Bir önceki soruyla da ilişkisi var bunun. Cemil Meriç, “Trene bindiğimizde şehrimizle birlikte bineriz” der. Kendi geleneklerimizi, yaşayış biçimimizi taşırız o vagonda. Onunla “var” oluruz. İç dünyamızda taşıdığımız, bizi var eden şeyin manzarasını değiştirmekle onu yok edemeyiz, bu sadece bir aldatmacadır. Böyle bir aforizma varsa bile bunu benden önce Sokrates, Cemil Meriç ya da araştırırsak bulacağımız yüzlerce insan söylemiştir. Ne derler bilirsiniz “Güneşin altında söylenmedik söz yoktur.”

“İnsanlar eğer onlardan yardım alarak hayatta kalırsan seni hayatları boyunca unutmazlar.” Cümlesiyle vicdan rahatlatmanın hazzının sürekliliğinden dem vurduğunuz düşünülebilir mi? Hepimiz kahraman olmak ve mağdurun yanında olduğumuzu mu düşünmek istiyoruz?

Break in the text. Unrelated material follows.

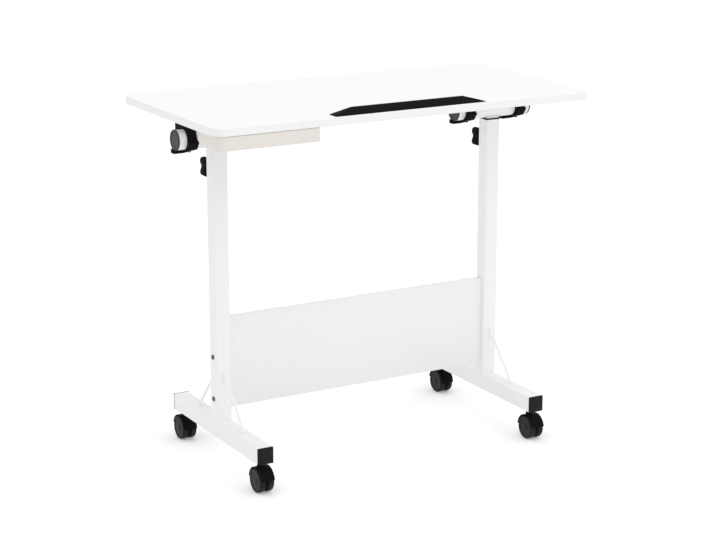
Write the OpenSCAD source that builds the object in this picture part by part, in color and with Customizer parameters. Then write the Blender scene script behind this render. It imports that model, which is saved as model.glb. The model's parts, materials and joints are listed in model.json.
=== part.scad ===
// Rolling laptop desk: a tilting desktop on two posts that slide up and down.
// X runs along the desktop, the user sits on the -Y side and Z is up.
// The origin is on the floor under the middle of the desktop, at the lowest
// height setting with the desktop level. All sizes are in millimetres.

/* [Desktop] */
// Length of the desktop with its edge band.
top_w = 800; // [640:10:1200]
// Depth of the desktop with its edge band.
top_d = 413; // [380:1:600]
// Thickness of the board.
top_t = 15; // [12:0.5:25]
// Height of the desktop's upper face above the floor.
desk_h = 695; // [600:5:900]
// Corner radius of the desktop seen from above.
corner_r = 28; // [24:1:60]
// Thickness of the edge band.
band_t = 2; // [1:0.1:3]
// Rounding of the edge band's outer edges.
band_r = 1.6; // [0.4:0.1:2]

/* [Stop ledge] */
// Length of the ledge at its base.
ledge_len = 318; // [200:2:500]
// Depth of the ledge at its base.
ledge_d = 25.8; // [16:0.2:40]
// Height of the ledge above the desktop.
ledge_h = 12; // [6:0.5:20]
// Distance from the desktop's near edge to the ledge.
ledge_in = 4.6; // [4:0.1:40]
// Distance from the ledge's near edge to its ridge.
ledge_ridge = 17.8; // [8:0.2:20]
// Length of each sloping end of the ledge.
ledge_hip = 41; // [10:1:80]
// Depth of the pocket the ledge is glued into.
pocket_d = 0.6; // [0.2:0.1:2]

/* [Tray] */
// Length of the pencil tray.
tray_w = 201; // [150:1:260]
// Depth of the pencil tray.
tray_d = 96; // [80:1:130]
// Height of the pencil tray.
tray_h = 25; // [18:1:50]
// Distance from the desktop's end to the tray.
tray_end = 7; // [4:1:40]
// Distance from the desktop's near edge to the tray.
tray_in = 2; // [0:0.5:40]
// Gap between the desktop's underside and the tray's rim.
tray_gap = 0.75; // [0.75:0.25:4]
// Corner radius at the tray's outer end.
tray_r = 22; // [6:1:22]
// Wall thickness of the tray.
tray_wall = 2.2; // [1.5:0.1:4]
// Width of the flange of a runner that carries the tray.
runner_lip = 8; // [5:0.5:12]

/* [Legs] */
// Distance from the desktop's end to the middle of a leg.
leg_in = 100; // [94:1:200]
// Width of the square outer post.
post_w = 30; // [28:1:45]
// Width of the square sliding post.
slide_w = 24; // [18:0.5:24.5]
// Wall thickness of every square tube.
wall = 1.5; // [1:0.1:2]
// Length of a foot with its end caps.
foot_len = 372; // [340:2:420]
// Width and height of a foot.
foot_w = 32; // [31:1:50]
// Height of the underside of a foot above the floor.
foot_z = 58; // [56:1:80]
// Thickness of the flange of a foot's end cap.
cap_t = 3; // [1.5:0.5:6]
// Thickness of the collar on top of an outer post.
collar_t = 2.4; // [1.5:0.1:4]
// Width of the collar on top of an outer post.
collar_w = 30.5; // [30.5:0.5:36]

/* [Modesty panel] */
// Height of the panel's lower edge above the floor.
panel_z = 114; // [100:1:160]
// Height of the panel itself.
panel_h = 179; // [120:1:240]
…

Eğer birinin kahramanı olursanız ondan sürekli sorumlu hissedersiniz. Kahraman olmak uykularınızı kaçırır. Artık bir yabancının yazgısına yön vermiş ve sorumlu olmuşsunuzdur. Hepimiz kahraman olmak istemiyoruz ama mağdurun sırtını bir kez pışpışladınız mı arkası geliyor. Duygusal bir tuzağa düşebiliyorsunuz. Sizin kahraman olduğunuz anı bilen tek kişi oysa tüm zamanınızı onun için harcayabilir ve yaşamın spot ışığı üzerinizde parıldarken poz verebilirsiniz. Bunun için, görülmek ve onanmak için, alkışları daimi kılmak için kendinizi heder edebilirsiniz. Sonuçta tüm insanlar, ölümlü olmakla savaşıyor.

Yeni kitap var mı?

“Kafka Oteli”ni 2015 yılının Eylül ayında bitirmiştim. Daha noktayı koyduğum anda çekmecemden diğer fikrimi çıkardım ve yazmaya oturdum. İkinci kitabımı bitirmek üzereyim.